Ceci étant dit, ce qu’il faut comprendre concernant votre exemple de Sijuf ou autre martien, c’est que le baromètre varie en fonction du « Daat/libre arbitre » de « l’espèce ».
Pas de la (seule) capacité à ressentir la douleur.
Nous ne savons pas grand-chose de la nature du sentiment de douleur chez l’animal, on le devine puisqu’il essaie de lui échapper et qu’il réagit à une attaque/blessure, etc.
Ce qui distinguera clairement un homme d’un animal, c’est le libre arbitre.
Si votre « Sijuf » est doté de libre arbitre, même s’il n’est pas humain (scientifiquement parlant), aux yeux de la Halakha, il l’est.
Son statut sera comme celui d’un non-juif humain, il devra suivre les 7 lois Noa’hides, base de l’humanité (et ça nous suffit pour le considérer humain et ne pas le « manger »).
Si l’on crée des robots sachant réagir à la douleur et faisant ce qu’il faut pour s’en préserver (et hurlant et pleurant lorsqu’ils sont blessés…), cela n’indiquera pas encore qu’ils aient un statut d’être humain.
Ce qui nous importe, c’est le libre arbitre, la conscience.
[Note : je parle de l’espèce, pas de l’individu.

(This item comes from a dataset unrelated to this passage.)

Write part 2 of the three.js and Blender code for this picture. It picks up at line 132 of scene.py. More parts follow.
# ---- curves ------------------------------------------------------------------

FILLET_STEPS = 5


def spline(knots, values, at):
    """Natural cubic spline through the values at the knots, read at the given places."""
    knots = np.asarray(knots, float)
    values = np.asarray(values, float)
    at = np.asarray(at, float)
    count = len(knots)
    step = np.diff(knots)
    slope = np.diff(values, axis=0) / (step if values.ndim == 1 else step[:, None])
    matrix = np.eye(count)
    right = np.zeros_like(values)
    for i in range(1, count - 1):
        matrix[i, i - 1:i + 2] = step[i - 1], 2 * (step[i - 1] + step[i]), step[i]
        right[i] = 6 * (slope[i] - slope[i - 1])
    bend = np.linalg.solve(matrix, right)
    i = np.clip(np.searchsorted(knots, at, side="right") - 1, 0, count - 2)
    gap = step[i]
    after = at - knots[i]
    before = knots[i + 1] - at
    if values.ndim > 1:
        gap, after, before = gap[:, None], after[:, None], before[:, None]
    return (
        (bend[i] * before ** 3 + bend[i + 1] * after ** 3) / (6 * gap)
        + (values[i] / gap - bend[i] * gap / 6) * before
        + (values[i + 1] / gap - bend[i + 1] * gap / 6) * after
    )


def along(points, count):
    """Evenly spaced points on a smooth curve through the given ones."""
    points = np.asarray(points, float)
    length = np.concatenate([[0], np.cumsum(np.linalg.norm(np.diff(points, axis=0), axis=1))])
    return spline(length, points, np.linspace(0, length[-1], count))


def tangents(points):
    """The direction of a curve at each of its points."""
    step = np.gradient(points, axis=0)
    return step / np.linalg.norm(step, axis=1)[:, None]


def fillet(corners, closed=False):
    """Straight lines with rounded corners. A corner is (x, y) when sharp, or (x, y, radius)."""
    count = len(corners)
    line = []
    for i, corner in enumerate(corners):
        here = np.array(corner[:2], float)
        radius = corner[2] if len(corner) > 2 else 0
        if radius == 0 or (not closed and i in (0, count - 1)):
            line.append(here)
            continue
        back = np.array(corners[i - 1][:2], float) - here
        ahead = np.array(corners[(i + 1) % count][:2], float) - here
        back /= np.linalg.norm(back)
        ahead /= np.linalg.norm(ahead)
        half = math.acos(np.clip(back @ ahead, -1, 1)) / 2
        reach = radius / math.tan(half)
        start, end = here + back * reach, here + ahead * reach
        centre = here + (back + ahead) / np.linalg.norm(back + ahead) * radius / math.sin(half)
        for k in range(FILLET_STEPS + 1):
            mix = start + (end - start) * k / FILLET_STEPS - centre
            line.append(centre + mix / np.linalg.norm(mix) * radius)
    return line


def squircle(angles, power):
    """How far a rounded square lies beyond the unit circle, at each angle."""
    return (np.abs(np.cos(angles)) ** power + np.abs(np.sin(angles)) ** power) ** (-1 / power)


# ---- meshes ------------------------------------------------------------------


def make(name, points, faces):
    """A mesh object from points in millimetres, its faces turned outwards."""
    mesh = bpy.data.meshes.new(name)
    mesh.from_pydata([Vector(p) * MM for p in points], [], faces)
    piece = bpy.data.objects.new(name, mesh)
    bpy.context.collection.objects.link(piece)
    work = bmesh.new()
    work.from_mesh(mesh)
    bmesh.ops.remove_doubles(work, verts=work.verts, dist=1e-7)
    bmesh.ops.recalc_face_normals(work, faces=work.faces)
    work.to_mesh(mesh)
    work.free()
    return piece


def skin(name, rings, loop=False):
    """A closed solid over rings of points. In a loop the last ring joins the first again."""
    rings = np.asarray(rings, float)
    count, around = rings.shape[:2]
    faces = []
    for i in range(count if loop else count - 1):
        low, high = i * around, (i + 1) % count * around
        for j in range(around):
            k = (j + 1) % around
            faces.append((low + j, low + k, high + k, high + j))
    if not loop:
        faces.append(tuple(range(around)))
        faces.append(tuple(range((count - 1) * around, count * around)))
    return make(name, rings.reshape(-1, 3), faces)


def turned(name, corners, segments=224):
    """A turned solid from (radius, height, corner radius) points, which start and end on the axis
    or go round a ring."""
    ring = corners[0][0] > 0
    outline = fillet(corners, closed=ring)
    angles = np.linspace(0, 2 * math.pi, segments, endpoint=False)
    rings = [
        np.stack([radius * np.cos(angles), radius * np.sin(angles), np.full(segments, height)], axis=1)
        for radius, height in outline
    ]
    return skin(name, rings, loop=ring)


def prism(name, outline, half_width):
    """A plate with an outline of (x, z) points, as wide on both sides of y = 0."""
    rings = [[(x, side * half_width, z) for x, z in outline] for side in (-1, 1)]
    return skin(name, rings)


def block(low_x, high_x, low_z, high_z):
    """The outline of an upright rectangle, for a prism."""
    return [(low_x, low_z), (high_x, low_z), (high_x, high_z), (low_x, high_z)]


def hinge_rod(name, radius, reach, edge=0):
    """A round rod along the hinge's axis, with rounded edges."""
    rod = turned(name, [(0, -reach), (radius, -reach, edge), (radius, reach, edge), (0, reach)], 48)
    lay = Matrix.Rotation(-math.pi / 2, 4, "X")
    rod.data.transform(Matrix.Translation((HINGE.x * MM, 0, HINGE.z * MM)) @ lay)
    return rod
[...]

Une espèce dotée de libre arbitre est considérée humaine, même si un humain malade peut se voir privé de ses capacités, il garde son statut.
Il en va de même pour un humain qui dort (on n’aura pas le droit de le manger ni de le considérer comme un animal durant son sommeil)…]

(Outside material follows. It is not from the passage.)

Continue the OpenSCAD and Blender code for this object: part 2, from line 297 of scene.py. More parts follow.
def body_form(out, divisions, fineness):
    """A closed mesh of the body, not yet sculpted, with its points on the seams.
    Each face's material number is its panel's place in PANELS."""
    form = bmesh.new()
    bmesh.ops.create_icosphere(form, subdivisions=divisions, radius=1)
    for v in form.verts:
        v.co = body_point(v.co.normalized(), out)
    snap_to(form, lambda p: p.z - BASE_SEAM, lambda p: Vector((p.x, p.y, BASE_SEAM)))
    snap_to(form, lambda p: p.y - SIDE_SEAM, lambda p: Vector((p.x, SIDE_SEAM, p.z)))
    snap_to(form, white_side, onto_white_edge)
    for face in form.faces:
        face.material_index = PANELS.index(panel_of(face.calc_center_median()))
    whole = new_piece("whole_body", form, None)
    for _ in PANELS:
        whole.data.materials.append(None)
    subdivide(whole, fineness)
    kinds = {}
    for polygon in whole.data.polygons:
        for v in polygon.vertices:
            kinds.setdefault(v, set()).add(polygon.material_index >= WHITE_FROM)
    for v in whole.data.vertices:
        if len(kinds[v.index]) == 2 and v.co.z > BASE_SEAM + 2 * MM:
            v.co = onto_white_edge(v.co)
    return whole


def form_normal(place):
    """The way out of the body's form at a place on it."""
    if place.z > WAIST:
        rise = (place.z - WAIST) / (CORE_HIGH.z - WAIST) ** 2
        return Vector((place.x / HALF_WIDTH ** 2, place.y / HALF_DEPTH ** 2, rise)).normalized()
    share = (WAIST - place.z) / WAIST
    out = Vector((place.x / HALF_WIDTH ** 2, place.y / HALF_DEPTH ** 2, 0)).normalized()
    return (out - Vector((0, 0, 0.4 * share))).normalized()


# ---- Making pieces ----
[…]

A mon tour à présent de vous faire raisonner :
Si cela dépendait de la capacité d’une espèce à réagir à la douleur
(et non de la « supériorité » d’une espèce définie par son libre arbitre), il faut savoir que de nombreuses études indiquent que le monde végétal réagit lui aussi la douleur et l’exprime à sa manière.
Si vous arrachez une feuille à une plante, elle le sait, elle en est consciente et elle fait ce qu’elle peut pour se protéger.

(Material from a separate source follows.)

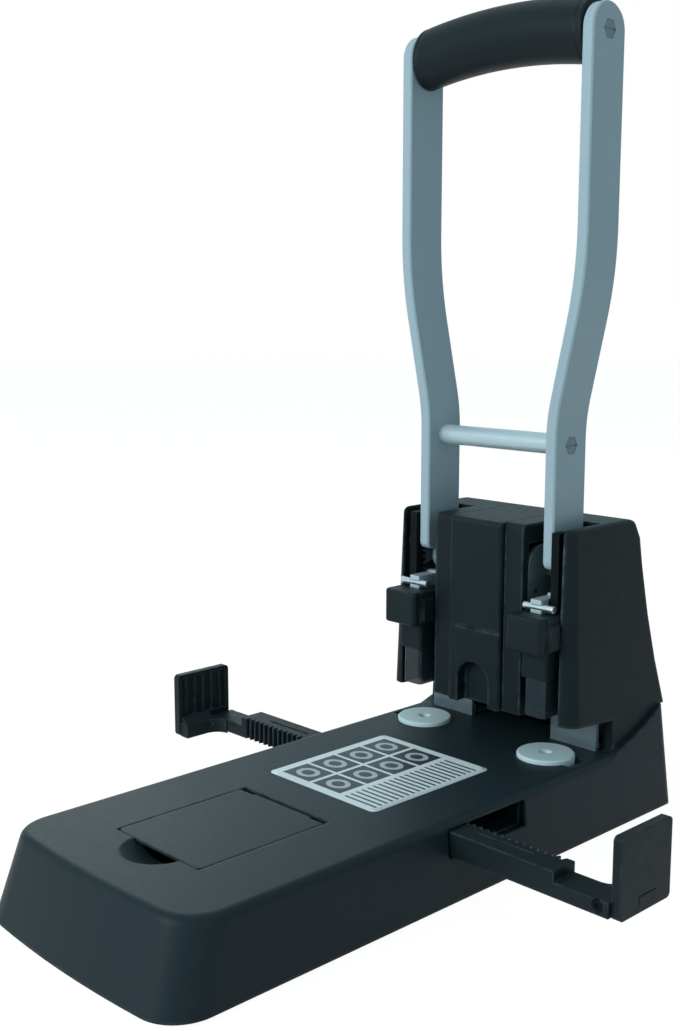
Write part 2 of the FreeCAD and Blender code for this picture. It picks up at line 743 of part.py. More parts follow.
def stop_plate(side, frame):
    # plate on edge with a shelf at its foot that sweeps into the arm, and a shallow ribbed inner face
    reach, thick, rim = frame["reach"], worth("stop_thickness"), worth("stop_rim")
    near = frame["outer"] + worth("stop_inset")
    far = near + worth("stop_length")
    floor, top = frame["low"] - 1, worth("stop_height")
    plate = bar_from((reach, near, floor), (reach + thick, far, top))
    corners = [edge for edge in plate.Edges if is_along(edge, Vector(1, 0, 0))]
    plate = plate.makeFillet(worth("stop_corner"), corners)
    shelf, shelf_top_z = worth("stop_shelf"), frame["end_top"]
    sweep = 8
    inner = frame["inner"]
    start_bend, end_bend = Vector(reach - shelf, inner + sweep, 0), Vector(reach - shelf - sweep, inner, 0)
    bend = sweep * (1 - math.sqrt(0.5))
    middle = Vector(reach - shelf - bend, inner + bend, 0)
    path = [Vector(reach - shelf - sweep, inner, 0), Vector(reach, inner, 0), Vector(reach, far - 1, 0)]
    path += [Vector(reach - shelf, far - 1, 0), start_bend]
    edges = Part.makePolygon(path).Edges + [Part.Arc(start_bend, middle, end_bend).toShape()]
    shelf_face = Part.Face(Part.Wire(edges))
    foot = shelf_face.extrude(Vector(0, 0, shelf_top_z - floor))
    foot.translate(Vector(0, 0, floor))
    corner = Vector(reach, 0, shelf_top_z)
    three = [corner, corner + Vector(-3, 0, 0), corner + Vector(0, 0, 3), corner]
    cove = Part.Face(Part.makePolygon(three)).extrude(Vector(0, far - 2 * rim - inner, 0))
    cove.translate(Vector(0, inner + rim, 0))
    recess = bar_from((reach - 1, near + rim, shelf_top_z + 3), (reach + 1.2, far - rim, top - rim))
    plate = plate.cut(recess).fuse([foot, cove])
    ribs = []
    count = round(worth("stop_ribs"))
    for number in range(1, count + 1):
        along = near + number * (far - near) / (count + 1)
        rib_low = (reach + 0.6, along - 0.5, shelf_top_z + 3)
        ribs.append(bar_from(rib_low, (reach + 1.2, along + 0.5, top - rim)))
    plate = plate.fuse(ribs).removeSplitter()
    # fine line on the outer face: a long stroke and a short one down from its near end
    face = (reach + thick - 0.4, reach + thick + 1)
    long_stroke = bar_from((face[0], near + 12, floor + 6.5), (face[1], near + 24, floor + 7.3))
    short_stroke = bar_from((face[0], near + 12, floor + 3.4), (face[1], near + 12.8, floor + 7.3))
    hole = Part.makeCylinder(worth("guide_screw_radius"), 20, frame["screw"], Vector(0, 1, 0))
    plate = plate.cut(Part.makeCompound([long_stroke, short_stroke])).cut(hole)
    keep(shaped(named(side, "stop_plate"), plate, frame["turned"]))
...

Il y a des opinions selon lesquelles elle « souffre » réellement, quoiqu’il reste subtil de parler de souffrance en l’absence de système nerveux défini.
On peut en tout cas affirmer que les plantes « réagissent » aux agressions.
Certains affirment - sismomètre à l’appui, que les carottes souffrent quand on les épluche…
L’absence de mouvement nous trompe et nous fait croire que la plante ne serait pas « au courant », qu’elle ne réagirait pas à l’agression (comme le pensait
Léonard de Vinci –dans ses carnets), mais c’est loin d’être le cas.
Et puis, il y a aussi quelques plantes plus dégourdies, comme la dionée…
Pour plus de lecture, voyez ici :
https://www.letemps.ch/sciences/plantes-sontelles-animaux-autres (et il y a encore des tas d’articles sur le sujet)
Bien entendu, la perception de souffrance chez l’animal est « supérieure » à celle de la plante, mais on ne peut pas se contenter de distinguer l’animal de la plante en parlant de perception.
S’il est clair que couper la tête à un animal ne l’enchante pas, il en va de même pour une carotte.
La logique qui pourrait nous pousser au végétarisme devrait donc aussi nous interdire de consommer les végétaux.
Celui qui adhère à la Torah considère le monde végétal et animal créés pour servir l’homme et l’aider, voilà pourquoi il les consomme et s’en sert.
Celui qui n’adhère pas à la Torah, ni a une autre croyance indiquant que le monde ait un but, un Créateur, et une hiérarchie des espèces (minéral-végétal-animal-humain), devrait en effet se mettre au régime sec et s’interdire le pain, le vin, voire même le Boursin ! (et le lait -puisque volé d’une vache), les légumes, les fruits, la viande, le poisson, les œufs, les céréales, la farine, etc. Qu’est-ce qu’il reste ?
L’humanité ne s’est jamais posé ces questions « modernes » sur la sensibilité de la carotte ou la souffrance de l’épi de blé, mais ceux qui interdisent la viande car ils n’admettent pas cette hiérarchisation des espèces, devraient pousser leur raisonnement jusqu'au bout, car nous savons déjà que les végétaux aussi ressentent -voire craignent- l’attaque humaine.